On Friday, the New York Times published a survey showing Chicago to be a fiercely divided and unmoored city, unsure of itself and seemingly faltering toward some kind of calamity. It’s not hard to see why: unearthly violence has torn apart huge swaths of the city, while other areas go unharmed. Outlandish, Syrian-like police brutality, extrajudicial black sites,  and of course murder covered up at the highest levels all add up to simmering racial resentment.

In addition to this, basic institutions seem to be crumbling. The CPS has been battling much-loathed Mayor Rahm Emmanual, in what seems to be an actual liberal revolt against an entrenched system (Chicago has always been Democratic, but only the most blinkered partisans would ever say it has been an actual liberal city in any real sense). Governor Rauner is trying to starve out any union activism by destroying the schools. Hell, we can even look over at the chaos in Brazil and reflect that a large number of people thought that was a better place for the Olympics than Chicago. It’s not a great feeling.

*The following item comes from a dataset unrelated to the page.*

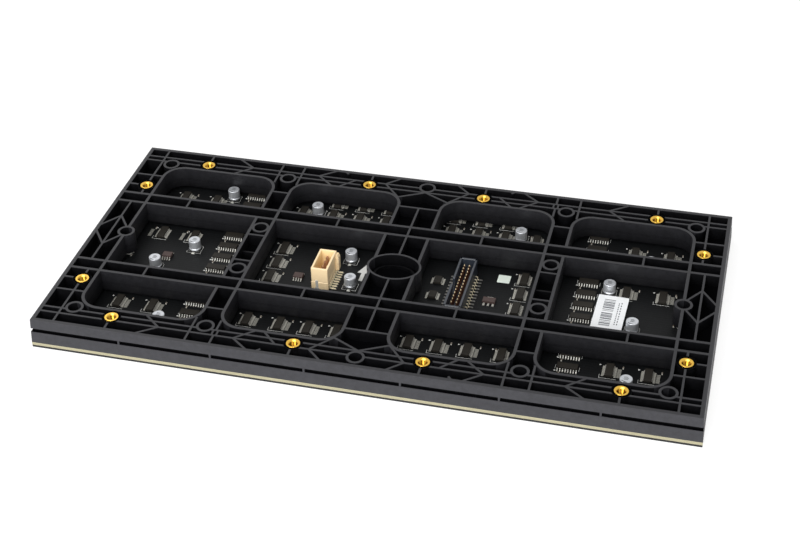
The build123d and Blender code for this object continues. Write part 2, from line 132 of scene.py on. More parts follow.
class Build:
    """Gathers closed pieces of mesh before they become one object."""

    def __init__(self):
        self.points = []
        self.faces = []

    def loft(self, rings, caps=(True, True)):
        """Joins rings of equal count, lowest first, each ring going anticlockwise from above."""
        start = len(self.points)
        count = len(rings[0])
        for ring in rings:
            self.points.extend(ring)
        for level in range(len(rings) - 1):
            low = start + level * count
            for i in range(count):
                j = (i + 1) % count
                self.faces.append((low + i, low + j, low + count + j, low + count + i))
        if caps[0]:
            self.faces.append(tuple(start + i for i in reversed(range(count))))
        if caps[1]:
            top = start + (len(rings) - 1) * count
            self.faces.append(tuple(top + i for i in range(count)))

    def box(self, low, high):
        """A box between two corners."""
        self.loft([rectangle(low[0], high[0], low[1], high[1], z) for z in (low[2], high[2])])

    def drafted(self, x0, x1, y0, y1, levels, caps=(True, True)):
        """A block whose sides stand inside the given ones by the first number of each level."""
        self.loft([rectangle(x0 + d, x1 - d, y0 + d, y1 - d, z) for d, z in levels], caps)

    def plate(self, outline, low, high):
        """A flat piece with the given outline between two heights."""
        self.loft([[(x, y, z) for x, y, *_ in outline] for z in (low, high)])

    def revolved(self, levels, count, caps=(True, True)):
        """A round body on the Z axis, with a radius and a height for each level."""
        self.loft([circle(0, 0, z, radius, count) for radius, z in levels], caps)

    def mesh(self, name):
        """The gathered mesh, in metres, with its faces pointing outwards."""
        data = bpy.data.meshes.new(name)
        data.from_pydata([[c * MM for c in p] for p in self.points], [], self.faces)
        work = bmesh.new()
        work.from_mesh(data)
        bmesh.ops.remove_doubles(work, verts=work.verts, dist=1e-7)
        bmesh.ops.recalc_face_normals(work, faces=work.faces)
        work.to_mesh(data)
        work.free()
        return data


def rectangle(x0, x1, y0, y1, z):
    """Corners of a level rectangle, anticlockwise from above."""
    return [(x0, y0, z), (x1, y0, z), (x1, y1, z), (x0, y1, z)]


def rounded_rectangle(x0, x1, y0, y1, z, radius):
    """A level rectangle with round corners, anticlockwise from above."""
    steps = 3
    ring = []
    centres = [(x1 - radius, y1 - radius, 0), (x0 + radius, y1 - radius, 90),
               (x0 + radius, y0 + radius, 180), (x1 - radius, y0 + radius, 270)]
    for cx, cy, first in centres:
        for i in range(steps + 1):
            angle = math.radians(first + 90 * i / steps)
            ring.append((cx + radius * math.cos(angle), cy + radius * math.sin(angle), z))
    return ring


def circle(x, y, z, radius, count):
    """A level circle, anticlockwise from above."""
    return [(x + radius * math.cos(2 * math.pi * i / count),
             y + radius * math.sin(2 * math.pi * i / count), z) for i in range(count)]


def turned(x, y, angle):
    """A point in plan after a turn about the origin."""
    return (x * math.cos(angle) - y * math.sin(angle), x * math.sin(angle) + y * math.cos(angle))


def ribbon(build, path, half_width, thickness):
    """A bent metal strip, wide along Y, that follows the (x, z) points of its upper side."""
    lower = []
    for i, (x, z) in enumerate(path):
        ax, az = path[max(i - 1, 0)]
        bx, bz = path[min(i + 1, len(path) - 1)]
        length = math.hypot(bx - ax, bz - az)
        nx, nz = (bz - az) / length, -(bx - ax) / length
        lower.append((x + nx * thickness, z + nz * thickness))
    build.loft([[(x, -half_width, z), (x, half_width, z), (u, half_width, w), (u, -half_width, w)]
                for (x, z), (u, w) in zip(path, lower)])


# Reading the frame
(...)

So then why are things better? The shoots of hope come from the actual survey.

Read more on this mind-blowing bit of counter-intuition, especially if you are a hiring manager at Slate…

To understand why things are a little bit better we have to go back to 1968, that hot summer of violence, culminating in the Democratic Convention. There’s no real need to rehash all the events: just the aftermath. After the police riot, the media- local and national- painted the story we are all pretty familiar with: the police went mad, and reacted with enormously disproportionate violence, like shock troopers doing the bidding of some mad dictator.

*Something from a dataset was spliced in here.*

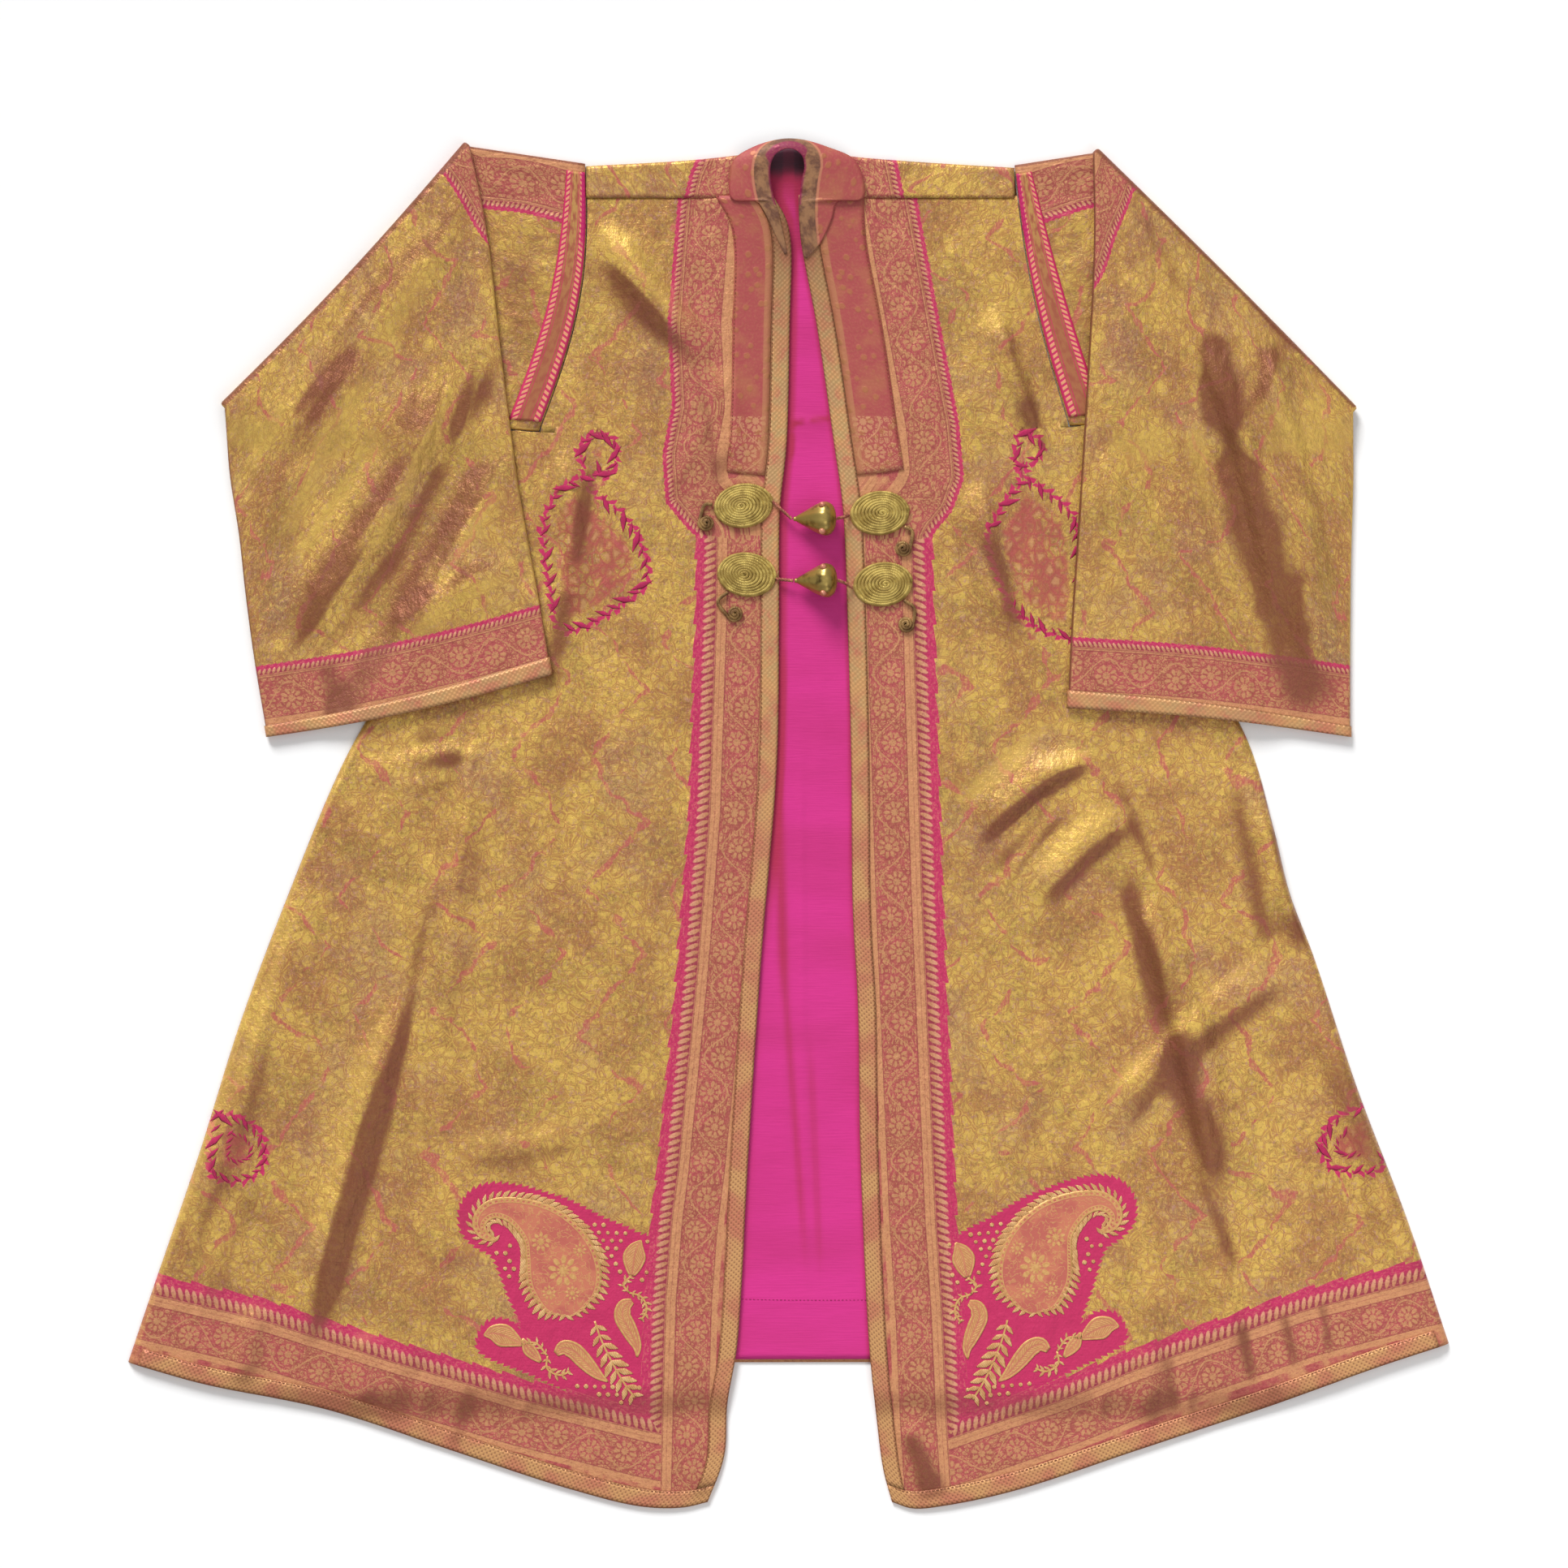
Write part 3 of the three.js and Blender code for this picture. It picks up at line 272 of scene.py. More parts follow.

But then (as chronicled in Nixonland), they started hearing from actual citizens. The Chicago American estimated that 80-85% of letters it got were in favor of the cops. Bumper stickers started popping up saying “We Support Mayor Daley And His Chicago Police.” Of the 64,000 letters that City Hall received in the mail, a full 90% were in favor of Daley’s actions. In short, the public- and here you can imagine a largely white, largely working-class, New Deal union type- was firmly behind police brutality, as long as it happened to “others”. Even if, as the majority were, the others were white kids.

That was the majoritarian belief, because that’s how the system worked: the cops were there to protect the solid citizens from the irritating hippies, but that was a new phenomenon. The police were there, by and large, to make sure the black belts didn’t buckle and spill into the white areas. They were there to defend the solid citizens from the animals lurking nearby. The idea that they should serve and protect the lower classes was ridiculous. The lower classes, especially blacks (and increasingly Hispanics) were a source of bribes or arrest numbers, or a way to let off a little steam. Twas ever thus.

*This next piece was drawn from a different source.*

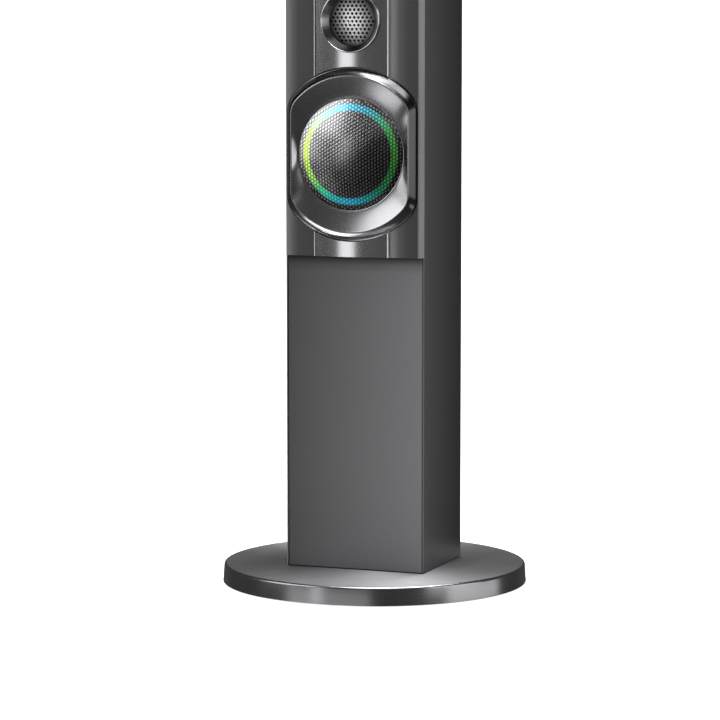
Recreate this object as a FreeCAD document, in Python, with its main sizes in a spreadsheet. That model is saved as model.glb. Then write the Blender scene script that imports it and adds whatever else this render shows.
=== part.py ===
import FreeCAD, Part
import math
import os
import Sketcher
from FreeCAD import Placement, Rotation, Vector

# Floorstanding speaker: a slim two-way column on a round base, with two woofers and a
# tweeter between them. Millimetres, +Z up, the front faces -Y, and the origin is the
# middle of the base on the floor. Drivers are drawn about their own axis, with +Z out of
# the baffle and zero at the baffle's front face, and are then turned to face -Y.

os.makedirs("parts", exist_ok=True)
doc = FreeCAD.newDocument("FloorSpeaker")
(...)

The Times  survey shows how much things have actually changed.

  • A mere 33% think the police are doing a good or excellent job, with only 47% of whites thinking so.
  • Only 25% think that Rahm is handling oversight of the CPD. Granted, that number may be partly skewed by people who think he is giving in to reformers, but there are a lot of people in the city who think that Rahm is a wild-eyed liberal stooge, simply because he’s a Democrat who worked with Obama. There’s nothing that can be done for those types.
  • Perhaps most striking, a full 59%, including a plurality of whites, approve of the CPS threatening the strike. This includes 66% of blacks and 62% of Hispanics, populations that would be most affected by disruption to public schools.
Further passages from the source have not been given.